-- start INFORMATION SUPPLIED --

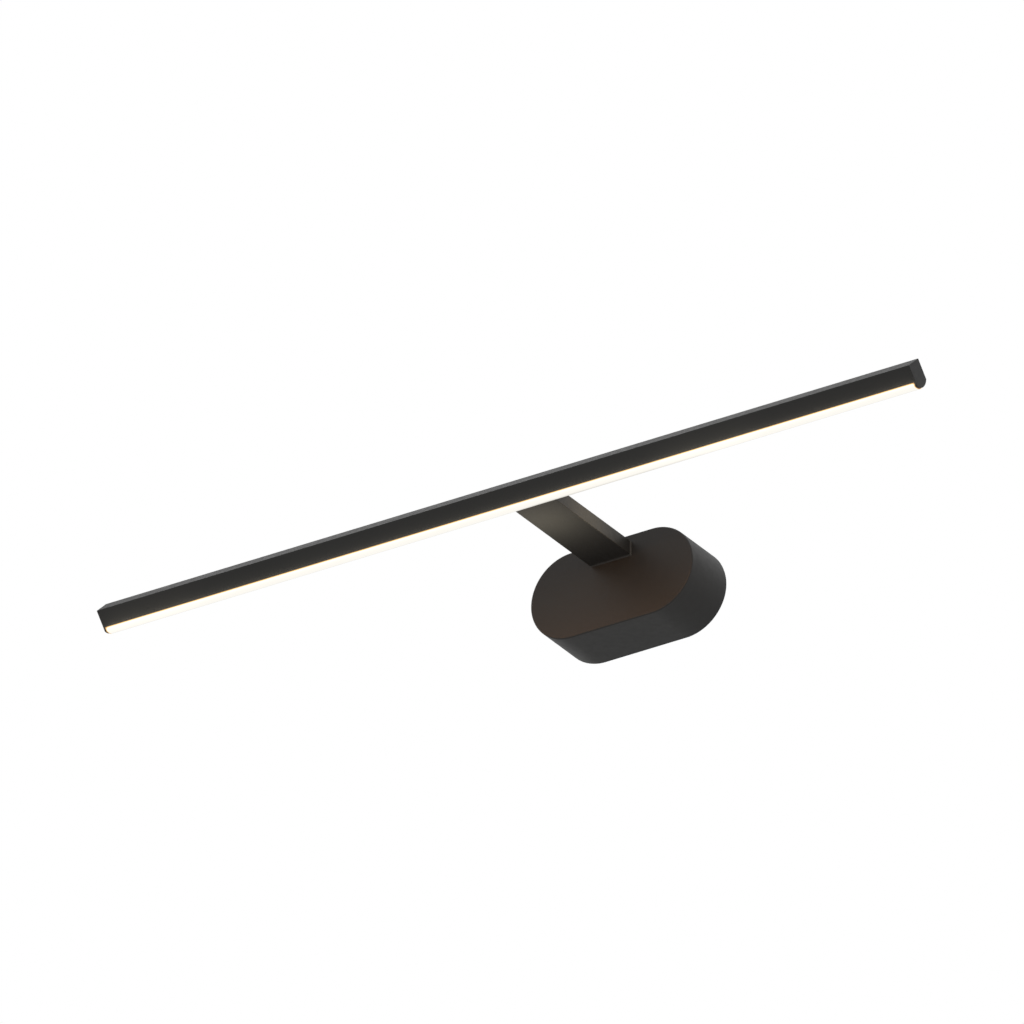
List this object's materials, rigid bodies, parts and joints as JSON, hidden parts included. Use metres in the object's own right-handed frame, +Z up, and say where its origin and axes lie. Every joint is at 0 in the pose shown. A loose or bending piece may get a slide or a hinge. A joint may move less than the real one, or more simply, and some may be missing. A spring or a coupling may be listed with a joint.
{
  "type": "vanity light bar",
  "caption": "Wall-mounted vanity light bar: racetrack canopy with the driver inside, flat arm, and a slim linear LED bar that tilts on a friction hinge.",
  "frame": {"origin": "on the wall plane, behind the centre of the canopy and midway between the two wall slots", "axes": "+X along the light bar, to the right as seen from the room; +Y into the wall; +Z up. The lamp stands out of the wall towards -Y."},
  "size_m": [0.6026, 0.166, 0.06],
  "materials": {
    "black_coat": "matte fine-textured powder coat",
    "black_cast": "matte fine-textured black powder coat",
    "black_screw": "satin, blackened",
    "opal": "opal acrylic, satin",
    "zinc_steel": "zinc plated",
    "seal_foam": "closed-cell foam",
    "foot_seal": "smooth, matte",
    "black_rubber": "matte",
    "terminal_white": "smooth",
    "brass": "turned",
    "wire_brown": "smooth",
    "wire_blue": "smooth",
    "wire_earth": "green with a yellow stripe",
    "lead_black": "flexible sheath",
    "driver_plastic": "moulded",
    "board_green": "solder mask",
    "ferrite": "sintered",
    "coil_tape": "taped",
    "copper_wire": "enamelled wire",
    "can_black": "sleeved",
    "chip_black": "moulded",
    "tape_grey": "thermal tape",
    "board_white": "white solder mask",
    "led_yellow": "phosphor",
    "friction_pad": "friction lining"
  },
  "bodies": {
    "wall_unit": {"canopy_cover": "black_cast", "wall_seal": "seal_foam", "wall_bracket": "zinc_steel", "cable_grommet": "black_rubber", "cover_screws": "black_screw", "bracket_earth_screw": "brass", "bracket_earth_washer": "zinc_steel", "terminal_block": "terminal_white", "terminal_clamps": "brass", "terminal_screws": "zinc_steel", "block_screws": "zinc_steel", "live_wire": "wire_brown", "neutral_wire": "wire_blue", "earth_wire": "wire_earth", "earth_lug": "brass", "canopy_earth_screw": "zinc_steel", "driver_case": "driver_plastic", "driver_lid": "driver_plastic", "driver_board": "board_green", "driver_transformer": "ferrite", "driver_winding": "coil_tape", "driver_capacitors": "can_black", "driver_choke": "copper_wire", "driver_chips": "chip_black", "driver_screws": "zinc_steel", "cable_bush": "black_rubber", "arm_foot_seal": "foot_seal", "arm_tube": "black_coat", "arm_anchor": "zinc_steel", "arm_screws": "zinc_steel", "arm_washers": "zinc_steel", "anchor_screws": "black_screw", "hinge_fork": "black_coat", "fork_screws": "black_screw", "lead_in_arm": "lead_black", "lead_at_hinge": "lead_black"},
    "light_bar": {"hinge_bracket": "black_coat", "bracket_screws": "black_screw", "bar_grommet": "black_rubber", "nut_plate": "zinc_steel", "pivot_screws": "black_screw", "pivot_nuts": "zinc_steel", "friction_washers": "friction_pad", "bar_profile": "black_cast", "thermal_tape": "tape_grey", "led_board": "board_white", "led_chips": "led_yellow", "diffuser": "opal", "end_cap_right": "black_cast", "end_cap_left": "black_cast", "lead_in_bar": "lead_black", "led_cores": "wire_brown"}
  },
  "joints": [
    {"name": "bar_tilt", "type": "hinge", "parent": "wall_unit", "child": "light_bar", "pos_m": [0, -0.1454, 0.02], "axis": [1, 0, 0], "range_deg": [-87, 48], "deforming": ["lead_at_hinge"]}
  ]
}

-- end INFORMATION SUPPLIED --

THE REQUEST ::
Print the complete listing again, exactly as it stands.

COMPLETE OUTPUT ::
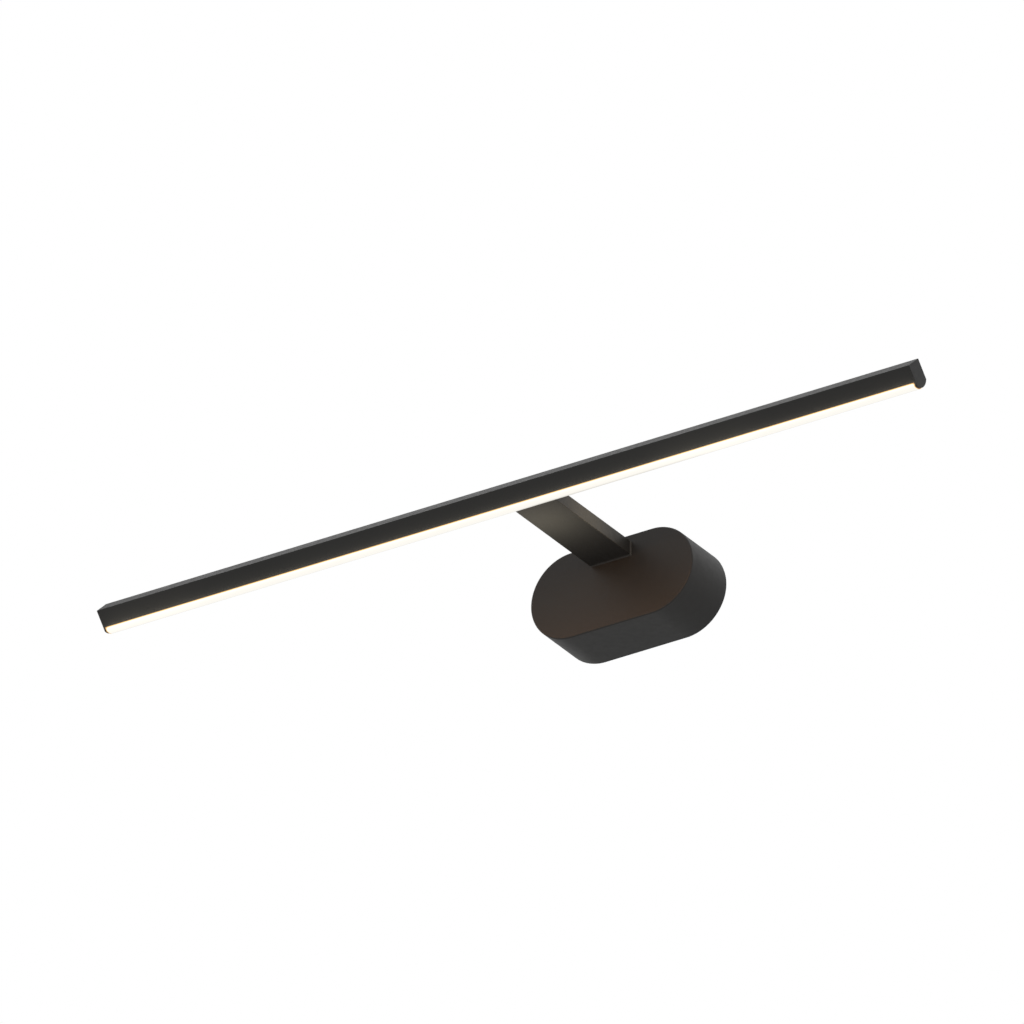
List this object's materials, rigid bodies, parts and joints as JSON, hidden parts included. Use metres in the object's own right-handed frame, +Z up, and say where its origin and axes lie. Every joint is at 0 in the pose shown. A loose or bending piece may get a slide or a hinge. A joint may move less than the real one, or more simply, and some may be missing. A spring or a coupling may be listed with a joint.
{
  "type": "vanity light bar",
  "caption": "Wall-mounted vanity light bar: racetrack canopy with the driver inside, flat arm, and a slim linear LED bar that tilts on a friction hinge.",
  "frame": {"origin": "on the wall plane, behind the centre of the canopy and midway between the two wall slots", "axes": "+X along the light bar, to the right as seen from the room; +Y into the wall; +Z up. The lamp stands out of the wall towards -Y."},
  "size_m": [0.6026, 0.166, 0.06],
  "materials": {
    "black_coat": "matte fine-textured powder coat",
    "black_cast": "matte fine-textured black powder coat",
    "black_screw": "satin, blackened",
    "opal": "opal acrylic, satin",
    "zinc_steel": "zinc plated",
    "seal_foam": "closed-cell foam",
    "foot_seal": "smooth, matte",
    "black_rubber": "matte",
    "terminal_white": "smooth",
    "brass": "turned",
    "wire_brown": "smooth",
    "wire_blue": "smooth",
    "wire_earth": "green with a yellow stripe",
    "lead_black": "flexible sheath",
    "driver_plastic": "moulded",
    "board_green": "solder mask",
    "ferrite": "sintered",
    "coil_tape": "taped",
    "copper_wire": "enamelled wire",
    "can_black": "sleeved",
    "chip_black": "moulded",
    "tape_grey": "thermal tape",
    "board_white": "white solder mask",
    "led_yellow": "phosphor",
    "friction_pad": "friction lining"
  },
  "bodies": {
    "wall_unit": {"canopy_cover": "black_cast", "wall_seal": "seal_foam", "wall_bracket": "zinc_steel", "cable_grommet": "black_rubber", "cover_screws": "black_screw", "bracket_earth_screw": "brass", "bracket_earth_washer": "zinc_steel", "terminal_block": "terminal_white", "terminal_clamps": "brass", "terminal_screws": "zinc_steel", "block_screws": "zinc_steel", "live_wire": "wire_brown", "neutral_wire": "wire_blue", "earth_wire": "wire_earth", "earth_lug": "brass", "canopy_earth_screw": "zinc_steel", "driver_case": "driver_plastic", "driver_lid": "driver_plastic", "driver_board": "board_green", "driver_transformer": "ferrite", "driver_winding": "coil_tape", "driver_capacitors": "can_black", "driver_choke": "copper_wire", "driver_chips": "chip_black", "driver_screws": "zinc_steel", "cable_bush": "black_rubber", "arm_foot_seal": "foot_seal", "arm_tube": "black_coat", "arm_anchor": "zinc_steel", "arm_screws": "zinc_steel", "arm_washers": "zinc_steel", "anchor_screws": "black_screw", "hinge_fork": "black_coat", "fork_screws": "black_screw", "lead_in_arm": "lead_black", "lead_at_hinge": "lead_black"},
    "light_bar": {"hinge_bracket": "black_coat", "bracket_screws": "black_screw", "bar_grommet": "black_rubber", "nut_plate": "zinc_steel", "pivot_screws": "black_screw", "pivot_nuts": "zinc_steel", "friction_washers": "friction_pad", "bar_profile": "black_cast", "thermal_tape": "tape_grey", "led_board": "board_white", "led_chips": "led_yellow", "diffuser": "opal", "end_cap_right": "black_cast", "end_cap_left": "black_cast", "lead_in_bar": "lead_black", "led_cores": "wire_brown"}
  },
  "joints": [
    {"name": "bar_tilt", "type": "hinge", "parent": "wall_unit", "child": "light_bar", "pos_m": [0, -0.1454, 0.02], "axis": [1, 0, 0], "range_deg": [-87, 48], "deforming": ["lead_at_hinge"]}
  ]
}